After hearing several interesting points, I told the guy that I was impressed with his Disney knowledge. It was at that point, with broom in hand, that Peter Whitehead revealed that when he isn’t sweeping the sidewalk he serves as the Creative Director for the museum.
Peter, who is from Toronto, is a bit of a story himself, and one Walt would have probably enjoyed hearing.
Several years ago, Peter’s son got a job at Epcot and Peter decided to help his son make the drive from Canada to Florida. As they were driving, Peter’s son decided they should drive 400 miles out of the way so they could visit Marceline.
Having a marketing background, while visiting the museum Peter volunteered several ideas as to how the museum might better promote itself. The next thing Peter knew he had been talked into becoming the museum’s Creative Director. A job he says he loves.
Unfortunately for us, because the alarms cannot be turned off on Mondays, we were not able to tour the museum even though we got to talk to its very happy Creative Director.
Although Walt only lived in Marceline for four years, he credited the town with having played a major role in his life.

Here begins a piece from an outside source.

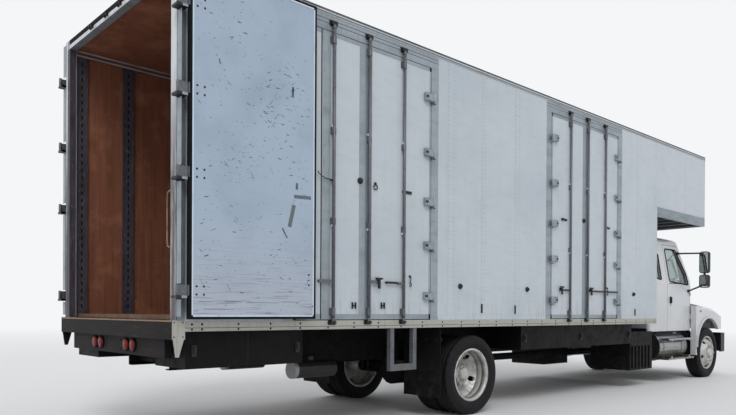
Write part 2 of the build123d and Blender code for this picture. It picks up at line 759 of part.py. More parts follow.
# Hood and front fenders in one shell that tilts forward.
# Sections: place, half width, shoulder height, valley between fender and hood, crown's corner, ridge height
hood_sections = [
    (10075, 1125, 1290, 840, 1345, 640, 1480, 1550),
    (10620, 1135, 1235, 780, 1215, 580, 1395, 1465),
    (11020, 1105, 1145, 740, 1135, 530, 1285, 1350),
    (11190, 1020, 1060, 700, 1080, 490, 1190, 1240),
    (11250, 930, 1000, 660, 1020, 460, 1125, 1175),
]
hood_low = 860
hood_skin = 25
shoulder_bevel = 55
arch_radius = 505
arch_z = 560
arch_sides = 32
lip_width = 30
lip_out = 1150
skirt_low = 420
fender_rear = rear + 9840
fender_in = 1030
fender_out = 1125
fender_top = 1280
hood_rear = rear + hood_sections[0][0]
hood_nose = rear + hood_sections[-1][0]
cowl_hole = (1060, 900, 1320)
hinge_lug = (338, 360)
grille_half = 430
grille_low = 885
grille_high = 1085
lamp_y = 690
lamp_half = 150
lamp_low = 885
lamp_high = 985
lamp_depth = 45


def hood_form(inset):
    """The hood's closed form through its sections, drawn in by an inset."""
    with BuildPart(mode=Mode.PRIVATE) as form:
        for place, side, side_z, valley, valley_z, crown, crown_z, ridge in hood_sections:
            front_cut = inset if rear + place == hood_nose else 0
            with BuildSketch(Plane.YZ.offset(rear + place - front_cut)):
                with BuildLine():
                    edge, shoulder = side - inset, side_z - inset
                    right = [
                        (edge, hood_low - 2 * inset), (edge, shoulder - shoulder_bevel),
                        (edge - shoulder_bevel, shoulder), (valley - inset, valley_z - inset),
                        (crown - inset, crown_z - inset),
                    ]
                    Polyline(*right, (0, ridge - inset), *[(-y, z) for y, z in reversed(right)], close=True)
                make_face()
        loft(ruled=True)
    return form.part


def arch_round(radius, y0, y1, mode):
    """A disc over the wheel arch's centre line between two places across the truck."""
    bar_y(front_axle_x, y0, y1, arch_z, radius, arch_sides, mode)


with BuildPart() as hood:
    add(hood_form(0))
    add(hood_form(hood_skin), mode=Mode.SUBTRACT)
    hole_half, hole_low, hole_high = cowl_hole
    block(hood_rear - 25, hood_rear + 1, -hole_half, hole_half, hole_low, hole_high, mode=Mode.SUBTRACT)
    for side in (-1, 1):
        block(fender_rear, hood_rear + 1, side * (fender_out - 20), side * fender_out, skirt_low, fender_top)
        block(fender_rear, fender_rear + 20, side * fender_in, side * fender_out, skirt_low, fender_top)
        block(fender_rear, hood_rear + 1, side * fender_in, side * fender_out, fender_top - 20, fender_top)
        with BuildPart(mode=Mode.PRIVATE) as lip:
            arch_round(arch_radius + lip_width, side * (fender_out - 25), side * lip_out, Mode.ADD)
            block(fender_rear + 5, front_axle_x, side * 1000, side * 1200, arch_z, fender_top,
                  mode=Mode.INTERSECT)
        with BuildPart(mode=Mode.PRIVATE) as front_lip:
            arch_round(arch_radius + lip_width, side * (fender_out - 25), side * lip_out, Mode.ADD)
            block(front_axle_x, hood_nose, side * 1000, side * 1200, hood_low, fender_top,
                  mode=Mode.INTERSECT)
        add(lip.part)
        add(front_lip.part)
        lug_in, lug_out = hinge_lug
        block(hood_nose - 60, hood_hinge_x + 15, side * lug_in, side * lug_out, hood_hinge_z - 15,
              grille_low + 15)
        bar_y(hood_hinge_x, side * lug_in, side * (frame_out - 17), hood_hinge_z, pin_radius)
    for side in (-1, 1):
        arch_round(arch_radius, side * 700, side * 1300, Mode.SUBTRACT)
    hole_rear, hole_front = hood_nose - 80, hood_nose + 20
    block(hole_rear, hole_front, -grille_half, grille_half, grille_low, grille_high, mode=Mode.SUBTRACT)
    for y in (-lamp_y, lamp_y):
        block(hole_rear, hole_front, y - lamp_half, y + lamp_half, lamp_low, lamp_high, mode=Mode.SUBTRACT)
save(hood.part, "hood")

# Grille: a frame with upright slats and two cross bars that fills the opening in the hood's nose
grille_frame = 30
slat_pitch = 60
slat_width = 14
with BuildPart() as grille:
    frame_half = grille_half - seat_gap
    block(hood_nose - 20, hood_nose + 5, -frame_half, frame_half, grille_low + seat_gap,
          grille_high - seat_gap)
    block(hood_nose - 30, hood_nose + 15, -grille_half + grille_frame, grille_half - grille_frame,
          grille_low + grille_frame, grille_high - grille_frame, mode=Mode.SUBTRACT)
    slats = int((grille_half - grille_frame) / slat_pitch)
    for number in range(-slats, slats + 1):
        y = number * slat_pitch
        block(hood_nose - 18, hood_nose + 3, y - slat_width / 2, y + slat_width / 2, grille_low + 20,
              grille_high - 20)
    for share in (1 / 3, 2 / 3):
        z = grille_low + share * (grille_high - grille_low)
        block(hood_nose - 14, hood_nose, -grille_half + 20, grille_half - 20, z - 6, z + 6)
save(grille.part, "grille")

# Headlamps in the hood's nose
with BuildPart() as headlamps:
    for y in (-lamp_y, lamp_y):
        block(hood_nose - lamp_depth, hood_nose + 8, y - lamp_half + seat_gap, y + lamp_half - seat_gap,
              lamp_low + seat_gap, lamp_high - seat_gap)
save(headlamps.part, "headlamps")


def ring(x, y, rows):
    """A ring of flat facets about the axle line through x. Rows go round its section: radius, place from y."""
    turns = [2 * pi * (side + 0.5) / wheel_sides for side in range(wheel_sides + 1)]
    faces = []
    for row, after in zip(rows, rows[1:] + rows[:1]):
        for turn, following in zip(turns, turns[1:]):
            corners = []
            for (radius, along), angle in ((row, turn), (after, turn), (after, following), (row, following)):
                reach = radius / cos(pi / wheel_sides)
                corners.append((x + reach * cos(angle), y + along, tyre_radius + reach * sin(angle)))
            faces.append(Face(Wire.make_polygon(corners)))
    add(Solid(Shell(faces)))


def both_ways(rows):
    """Half a section's rows, followed by their mirror images from the last back to the first."""
    return rows + [(radius, -along) for radius, along in reversed(rows)]


def tyre_ring(x, y):
    """A tyre centred at y: bore, bead, widest point of the sidewall, shoulder and tread edge."""
    edge = tyre_width / 2
    ring(x, y, both_ways([
        (bead_radius + seat_gap, edge - 30), (bead_radius + 12, edge - 30), (bead_radius + 85, edge),
        (tyre_radius - 9, edge - 18), (tyre_radius, edge - 46),
    ]))


def rim_and_disc(x, y, face):
    """A steel rim centred at y with a dished disc; face is the side towards which the disc stands out."""
    edge = tyre_width / 2 - 30
    ring(x, y, both_ways([
        (bead_radius - rim_steel, edge + 9), (bead_radius + 12, edge + 9), (bead_radius, edge + seat_gap),
    ]))
    ring(x, y, [
        (bead_radius - 5, face * disc_root), (disc_flat, face * disc_offset), (disc_bore, face * disc_offset),
        (disc_bore, face * (disc_offset - 12)), (disc_flat, face * (disc_offset - 12)),
        (bead_radius - 5, face * (disc_root - 14)),
    ])


def hand_holes(x, y):
    """Five holes through the disc around the axle line."""
    with BuildSketch(Plane.XZ.offset(-y)) as holes:
        with Locations((x, tyre_radius)):
            with PolarLocations(hand_circle, 5):
                RegularPolygon(hand_radius, 8)
    extrude(holes.sketch, amount=150, both=True, mode=Mode.SUBTRACT)


# Wheels: the tyres of a body in one node, its rims with the hub in another
with BuildPart() as rear_tyres:
    for y in (dual_outer, dual_inner):
        tyre_ring(rear_axle_x, -y)
save_pair(rear_tyres.part, "tyres_rear")

with BuildPart() as rear_rims:
    rim_and_disc(rear_axle_x, -dual_outer, 1)
    rim_and_disc(rear_axle_x, -dual_inner, -1)
    hand_holes(rear_axle_x, -(dual_outer + dual_inner) / 2)
    bar_y(rear_axle_x, hub_back - dual_inner, 40 - dual_outer, tyre_radius, 100)
    bar_y(rear_axle_x, 40 - dual_outer, -dual_outer - 15, tyre_radius, 70)
save_pair(rear_rims.part, "rims_rear")

with BuildPart() as front_tyre:
    tyre_ring(front_axle_x, -front_track)
save_pair(front_tyre.part, "tyre_front")

with BuildPart() as front_rim:
    rim_and_disc(front_axle_x, -front_track, -1)
    hand_holes(front_axle_x, -front_track - disc_offset)
    bar_y(front_axle_x, 40 - front_track, -front_track - disc_offset - 30, tyre_radius, 85)
save_pair(front_rim.part, "rim_front")

# Steering knuckles: two arms with the kingpin between them, and the stub axle
knuckle_arm = 42
knuckle_out = -kingpin_y - 90
with BuildPart() as knuckle:
    arm_rear, arm_front = front_axle_x - knuckle_arm, front_axle_x + knuckle_arm
    for low, high in ((beam_z + 105, beam_z + 135), (beam_z - 45, beam_z - 15)):
        block(arm_rear, arm_front, knuckle_arm - kingpin_y, knuckle_out, low, high)
    block(arm_rear, arm_front, -kingpin_y - 50, knuckle_out, beam_z - 45, beam_z + 135)
    bar_y(front_axle_x, knuckle_out, 40 + seat_gap - front_track, tyre_radius, 45)
    pin_z(front_axle_x, -kingpin_y, beam_z - 15, beam_z + 105, kingpin_radius)
save_pair(knuckle.part, "knuckle")
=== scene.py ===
"""The looks of a box truck: its finishes, its small fittings and the stage it stands on.

Everything is in metres, in the truck's own frame: X forward, Y to the left, Z up, wheels on Z = 0.
Places along the truck are worked out from REAR, the body's rear face.
"""

from collections import namedtuple
import math
import random

import bmesh
import bpy
from mathutils import Matrix, Vector


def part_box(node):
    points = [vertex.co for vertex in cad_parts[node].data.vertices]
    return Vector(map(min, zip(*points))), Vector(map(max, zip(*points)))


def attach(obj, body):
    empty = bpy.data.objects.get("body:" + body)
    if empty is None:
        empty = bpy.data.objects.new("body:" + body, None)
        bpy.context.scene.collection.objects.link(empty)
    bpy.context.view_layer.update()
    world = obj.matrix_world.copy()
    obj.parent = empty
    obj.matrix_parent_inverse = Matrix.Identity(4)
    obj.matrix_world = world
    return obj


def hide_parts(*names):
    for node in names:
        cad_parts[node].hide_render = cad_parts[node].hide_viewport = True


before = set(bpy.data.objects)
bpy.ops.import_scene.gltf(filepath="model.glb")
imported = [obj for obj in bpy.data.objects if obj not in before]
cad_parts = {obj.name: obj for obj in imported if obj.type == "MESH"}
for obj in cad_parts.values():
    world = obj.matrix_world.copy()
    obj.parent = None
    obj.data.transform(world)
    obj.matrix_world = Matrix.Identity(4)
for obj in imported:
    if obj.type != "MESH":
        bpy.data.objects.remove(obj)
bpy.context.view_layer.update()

bl_info = {
    "name": "Box truck looks",
    "version": (1, 0, 0),
    "blender": (4, 5, 0),
    "location": "3D View > Sidebar > Truck",
    "description": "Builds the finishes, fittings and stage of a box truck around its CAD frame",
    "category": "Object",
}

MM = 0.001
POST_DEPTH = 70 * MM
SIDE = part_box("wall_left")[1].y
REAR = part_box("wall_left")[0].x - POST_DEPTH
RAIL_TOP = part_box("wall_left")[0].z


# Node helpers

def linear(code):
    """An sRGB hex colour as the linear RGBA that Blender's sockets take."""
    channels = [int(code[i:i + 2], 16) / 255 for i in (1, 3, 5)]
    return tuple(c / 12.92 if c <= 0.04045 else ((c + 0.055) / 1.055) ** 2.4 for c in channels) + (1.0,)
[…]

Years after becoming very successful, a reporter asked Walt what was the most important thing that happened to him throughout his career. Walt responded by saying, “More things of importance happened to me in Marceline than have happened since … or are likely to in the future.”
As you might guess, the town has promoted that quote over and over. It’s on business cards, tee-shirts, signs and numerous other items.
Treating tourists well was a theme we experienced numerous times during our two-hour visit. Linda and I would certainly encourage Disney fans to visit the Marceline. Just don’t go there on a Monday!